Heute ist sich die Bevölkerung Italiens der Tatsache
bewußter, daß diese Krise durch die Spekulation der großen Investmentbanken
herbeigeführt wurde. Bewußter, aber natürlich noch lange nicht bewußt genug!
Aber wenn es uns gelingt, die Einführung des
Glass-Steagall-Standards durchzusetzen, der die Investmentbanken von den
Geschäftsbanken trennt, dann haben wir die Gefahr eines Dritten Weltkriegs
abgewendet. Der Anlaß für die Provokationen der westlichen Diplomatie in
Gebieten der Welt, die sie nicht beherrschen, sondern sich im Einflußbereich
Rußlands und Chinas befinden, würde beseitigt.
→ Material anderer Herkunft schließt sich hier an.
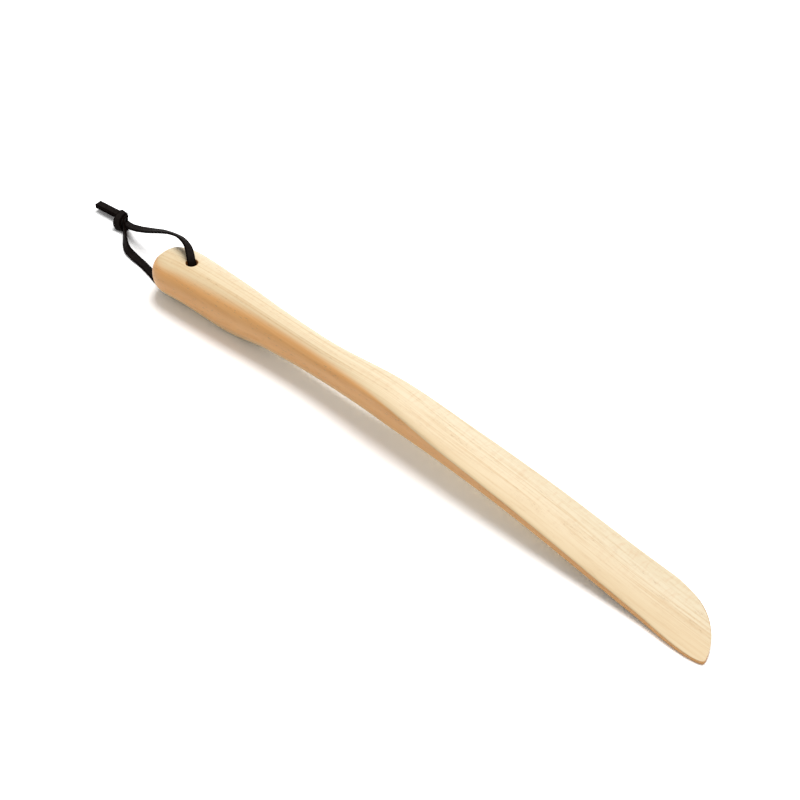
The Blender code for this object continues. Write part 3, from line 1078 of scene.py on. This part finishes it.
class SHOEHORN_OT_stage(bpy.types.Operator):
    """Lay the white floor and set the soft light"""

    bl_idname = "shoehorn.stage"
    bl_label = "Stage"

    def execute(self, context):
        settings = context.scene.shoehorn_stage
        bm = bmesh.new()
        bmesh.ops.create_grid(bm, x_segments=1, y_segments=1, size=settings.floor_size)
        floor = add_piece("floor", bm, floor_look(settings), smooth=False)
        self.add_lamp(context, settings)
        world = bpy.data.worlds.new("studio")
        world.use_nodes = True
        background = world.node_tree.nodes["Background"]
        background.inputs["Color"].default_value = (1, 1, 1, 1)
        background.inputs["Strength"].default_value = settings.fill
        context.scene.world = world
        context.scene.view_settings.view_transform = "Standard"
        return {"FINISHED"}

    def add_lamp(self, context, settings):
        """Hangs the large soft lamp."""
        data = bpy.data.lights.new("key", "AREA")
        data.shape = "DISK"
        data.size = settings.key_size
        data.energy = settings.key_power
        lamp = bpy.data.objects.new("key", data)
        context.scene.collection.objects.link(lamp)
        lamp.location = settings.key_place
        lamp.rotation_euler = Vector(settings.key_place).to_track_quat("Z", "Y").to_euler()


class SHOEHORN_PT_panel(bpy.types.Panel):
    """Sidebar panel with the shoe horn's pieces"""

    bl_idname = "SHOEHORN_PT_panel"
    bl_label = "Shoe Horn"
    bl_space_type = "VIEW_3D"
    bl_region_type = "UI"
    bl_category = "Shoe Horn"

    def draw(self, context):
        layout = self.layout
        scene = context.scene
        for settings in (scene.shoehorn_wood, scene.shoehorn_lace, scene.shoehorn_stage):
            box = layout.box()
            for name in settings.__annotations__:
                box.prop(settings, name)
        for operator in OPERATORS:
            layout.operator(operator.bl_idname)


SETTINGS = {
    "shoehorn_wood": WoodSettings,
    "shoehorn_lace": LaceSettings,
    "shoehorn_stage": StageSettings,
}
OPERATORS = (
    SHOEHORN_OT_camera,
    SHOEHORN_OT_knot,
    SHOEHORN_OT_lace,
    SHOEHORN_OT_wood,
    SHOEHORN_OT_stage,
)
CLASSES = (*SETTINGS.values(), *OPERATORS, SHOEHORN_PT_panel)


def register():
    for cls in CLASSES:
        bpy.utils.register_class(cls)
    for name, group in SETTINGS.items():
        setattr(bpy.types.Scene, name, bpy.props.PointerProperty(type=group))


def unregister():
    for name in SETTINGS:
        delattr(bpy.types.Scene, name)
    for cls in reversed(CLASSES):
        bpy.utils.unregister_class(cls)


def main():
    register()
    bpy.ops.shoehorn.camera()
    bpy.ops.shoehorn.knot()
    bpy.ops.shoehorn.lace()
    bpy.ops.shoehorn.wood()
    bpy.ops.shoehorn.stage()


if __name__ == "__main__":
    main()
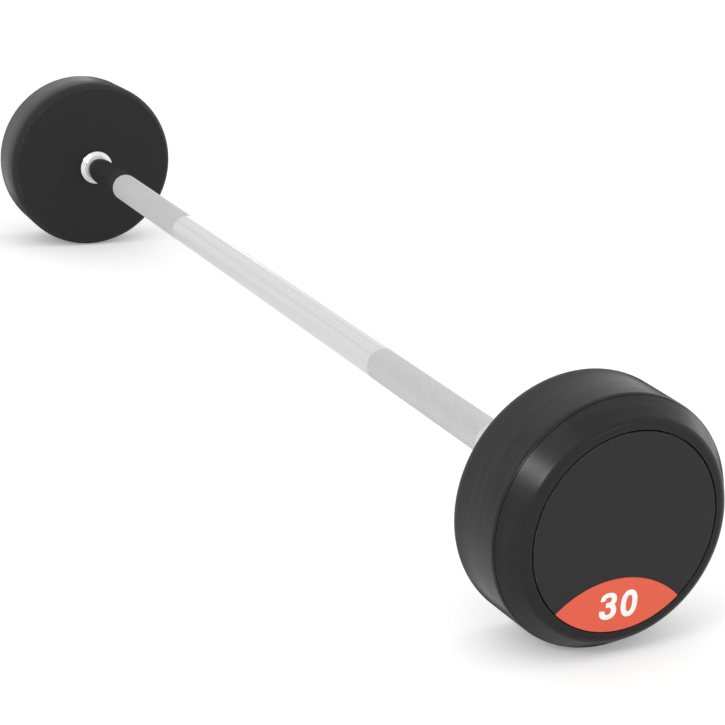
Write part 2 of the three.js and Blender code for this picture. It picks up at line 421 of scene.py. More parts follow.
@dataclass(frozen=True)
class Finish:
    """What every finish has: a name, a colour, a roughness and the size of its grain."""

    name: str
    colour: Colour
    roughness: float
    grain_size: float = 0.0004
    grain_height: float = 0.00001
    fleck_size: float = 0.02
    fleck_share: float = 0.1
    roughness_share: float = 0.15
    metallic: float = 0.0
    specular_level: float = 0.5
    glance_roughness: float = 0.0
    dust: float = 0.0
    edge_colour: Colour = (0.1, 0.1, 0.1)
    edge_amount: float = 0.0
    scuffs: float = 0.0
    smudges: float = 0.0

    @cache
    def material(self) -> bpy.types.Material:
        """Builds the material.

        Returns:
            The material, built once for each finish.
        """
        made = bpy.data.materials.new(self.name)
        made.use_nodes = True
        made.node_tree.nodes.clear()
        canvas = Canvas(made.node_tree)
        fixed = {"Metallic": self.metallic, "Specular IOR Level": self.specular_level}
        shader = canvas.add("ShaderNodeBsdfPrincipled", fixed)
        output = canvas.add("ShaderNodeOutputMaterial", {"Surface": shader.outputs[0]})
        output.is_active_output = True
        place = canvas.place()
        sizes = {"Grain Size": self.grain_size, "Fleck Size": self.fleck_size}
        grain = canvas.group(grain_group(), {"Vector": place, **sizes})
        colour = self.tint(canvas, grain["Fleck"])
        bounds = [self.roughness * (1 + sign * self.roughness_share) for sign in (-1, 1)]
        colour, rough = self.wear(canvas, place, colour, canvas.between(grain["Fleck"], *bounds))
        if self.glance_roughness:
            rough = canvas.math("ADD", rough, self.glance(canvas), clamp=True)
        canvas.feed(shader.inputs["Base Color"], colour)
        canvas.feed(shader.inputs["Roughness"], rough)
        height = self.relief(canvas, place, grain["Height"])
        bump = canvas.add("ShaderNodeBump", {"Height": height, "Distance": 1.0, "Strength": 1.0})
        canvas.feed(shader.inputs["Normal"], bump.outputs[0])
        return made

    def tint(self, canvas: Canvas, fleck: Socket) -> Socket:
        """Varies the colour slightly with the fleck, a mask from zero to one."""
        return canvas.waver(fleck, self.colour, self.fleck_share)

    def glance(self, canvas: Canvas) -> Socket:
        """What the bloom on rubber adds to the roughness where the surface turns away."""
        facing = canvas.add("ShaderNodeLayerWeight", {"Blend": 0.5}).outputs["Facing"]
        return canvas.ease(facing, *TURNED_AWAY, top=self.glance_roughness)

    def wear(self, canvas: Canvas, place: Socket, colour: Socket, rough: Socket) -> tuple[Socket, Socket]:
        """Adds edge wear, with a painted highlight where it lies on the rubber's rear crease, and scuffs,
        smudges and dust, where the finish has them.

        Args:
            canvas: The material's tree.
            place: The point's place.
            colour: The colour so far.
            rough: The roughness so far.

        Returns:
            The colour and the roughness with the wear on them.
        """
        # Edge wear: real rubbing, and on the rubber's rear crease a painted highlight line
        if self.edge_amount:
            edge = canvas.add("ShaderNodeAttribute", attribute_name=EDGE_ATTRIBUTE).outputs["Fac"]
            values = {"Vector": place, "Edge": edge, "Patch Size": WEAR_AND_HIGHLIGHT_PATCH, "Amount": self.edge_amount}
            rubbed_and_highlit = canvas.group(rubbed_edge_and_highlight_group(), values)["Mask"]
            colour = canvas.blend(rubbed_and_highlit, colour, self.edge_colour)
        if self.scuffs:
            sizes = {"Mark Width": SCUFF_WIDTH, "Patch Size": SCUFF_PATCH}
            marks = canvas.group(scuff_group(), {"Vector": place, **sizes, "Amount": self.scuffs})["Mask"]
            colour = canvas.blend(marks, colour, self.edge_colour)
        surface = {"Vector": place, "Normal": canvas.add("ShaderNodeNewGeometry").outputs["Normal"]}
        if self.smudges:
            values = {**surface, "Width": SMUDGE_WIDTH, "Length": SMUDGE_LENGTH, "Amount": self.smudges}
            handled = canvas.group(smudge_group(), values)["Mask"]
            colour = canvas.blend(handled, colour, self.edge_colour)
            rough = canvas.math("ADD", rough, canvas.product(handled, SMUDGE_DULLING))
        if self.dust:
            values = {**surface, "Cloud Size": DUST_CLOUD, "Amount": self.dust}
            film = canvas.group(dust_group(), values)["Mask"]
            colour = canvas.blend(film, colour, DUST_COLOUR)
            rough = canvas.math("ADD", rough, film, clamp=True)
        return colour, rough

    def relief(self, canvas: Canvas, place: Socket, grain: Socket) -> Socket:
        """The surface's height in metres, from its grain's height from zero to one."""
        return canvas.product(grain, self.grain_height)


@dataclass(frozen=True)
class CasingFinish(Finish):
    """Moulded rubber whose gloss gives way to a dull skin at a head's rolled rear edge."""

    gloss_end: float = 0.582
    dull_start: float = 0.551
    dull_roughness: float = 0.26
    dull_colour: Colour = (0.0165, 0.0165, 0.0165)

    def dullness(self, canvas: Canvas) -> Socket:
        """A mask that is one on the dull skin, by the distance from the middle of the bar."""
        along = canvas.math("ABSOLUTE", canvas.split(canvas.place())["X"])
        return canvas.ease(along, self.gloss_end, self.dull_start)

    def tint(self, canvas: Canvas, fleck: Socket) -> Socket:
        """Makes the dull skin a little paler than the rest, which varies with the fleck."""
        return canvas.blend(self.dullness(canvas), super().tint(canvas, fleck), self.dull_colour)

    def glance(self, canvas: Canvas) -> Socket:
        """Adds the dull skin of the rear edge to what the turning away does to the roughness."""
        dull = canvas.product(self.dullness(canvas), self.dull_roughness)
        return canvas.math("ADD", super().glance(canvas), dull)


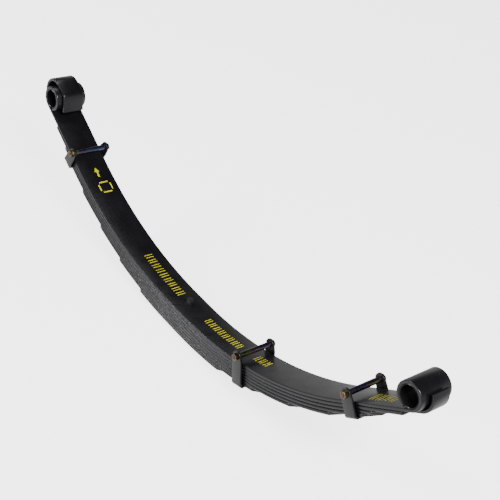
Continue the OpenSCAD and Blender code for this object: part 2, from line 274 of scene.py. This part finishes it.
def black_paint(name, tone, rough_low, rough_high, peel=0.16):
    """Satin black dip paint: cloudy tone, dusty patches, orange peel and a few rubbed specks."""
    n = Nodes(name)
    cloud = n.noise(9, 5, (1, 1, 1))
    speck = n.noise(420, 3)
    dark = tuple(c * 0.72 for c in tone)
    pale = tuple(c * 1.45 for c in tone)
    base = n.ramp(cloud, [(0.3, dark), (0.55, tone), (0.75, pale)])
    dust = n.ramp(speck, [(0.68, (0, 0, 0)), (0.80, (0.05, 0.05, 0.05))])
    mix = n.tree.nodes.new("ShaderNodeMix")
    mix.data_type = "RGBA"
    mix.blend_type = "ADD"
    mix.inputs["Factor"].default_value = 1
    n.link(base, mix.inputs["A"])
    n.link(dust, mix.inputs["B"])
    n.link(mix.outputs["Result"], n.shader.inputs["Base Color"])
    n.link(n.span(n.noise(38, 6), rough_low, rough_high), n.shader.inputs["Roughness"])
    n.bump(n.noise(700, 2), peel, 0.00006)
    n.bump(n.noise(60, 3), 0.10, 0.0004)
    n.shader.inputs["Specular IOR Level"].default_value = 0.5
    return n.material


def plating(name, stops, rough=(0.22, 0.42)):
    """Passivated zinc: a metal whose thin film shifts through a few pale colours."""
    n = Nodes(name)
    n.shader.inputs["Metallic"].default_value = 1.0
    film = n.noise(55, 3, (1, 0.35, 1))
    n.link(n.ramp(film, stops), n.shader.inputs["Base Color"])
    n.link(n.span(n.noise(240, 5), *rough), n.shader.inputs["Roughness"])
    n.bump(n.noise(900, 3), 0.12, 0.00005)
    return n.material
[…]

In der Kampagne für die Wiedereinführung von Glass-Steagall
stehen die LaRouche-Bewegung in Italien, Movisol, und das Komitee NoBigBanks.it
an vorderster Front. Der Movisol-Generalsekretär Andrew Spannaus hat direkt mit
Senator Oskar Peterlini den Antrag für die Erneuerung von Glass-Steagall
ausgearbeitet. Wenn Italien das tut, würde dieses Beispiel viele andere Länder
ermutigen.
Wir müssen daran glauben, daß es möglich ist, den Gang der
Geschichte zu verändern. Die Hunderte von Aktivisten, die hier versammelt sind,
können entscheidend sein für diese Änderung der Geschichte, und dafür, das Jahr
2012 statt zu einem Jahr einer Tragödie - wie es eine beliebte Strömung
behauptet, die sich auf die Prophezeiungen der Maya beruft - zu einem Jahr der
kulturellen Revolution und der Entwicklung für die ganze Menschheit zu machen.
Wir müssen Toren sein, wie es Gandhi sagt und wie es Erasmus
von Rotterdam sagt! Es wird uns gelingen, den Gang der Geschichte zu ändern!
Wir müssen daran glauben, daß wir das können, und müssen den Gang der
Geschichte ändern! Das wird der größte Akt der Liebe sein, den wir für unsere
Nächsten tun können.
Am Tag vor seinem Tode schrieb Franklin Delano Roosevelt:
„Die einzige Grenze für die Realisierung des Morgen sind die Zweifel von heute.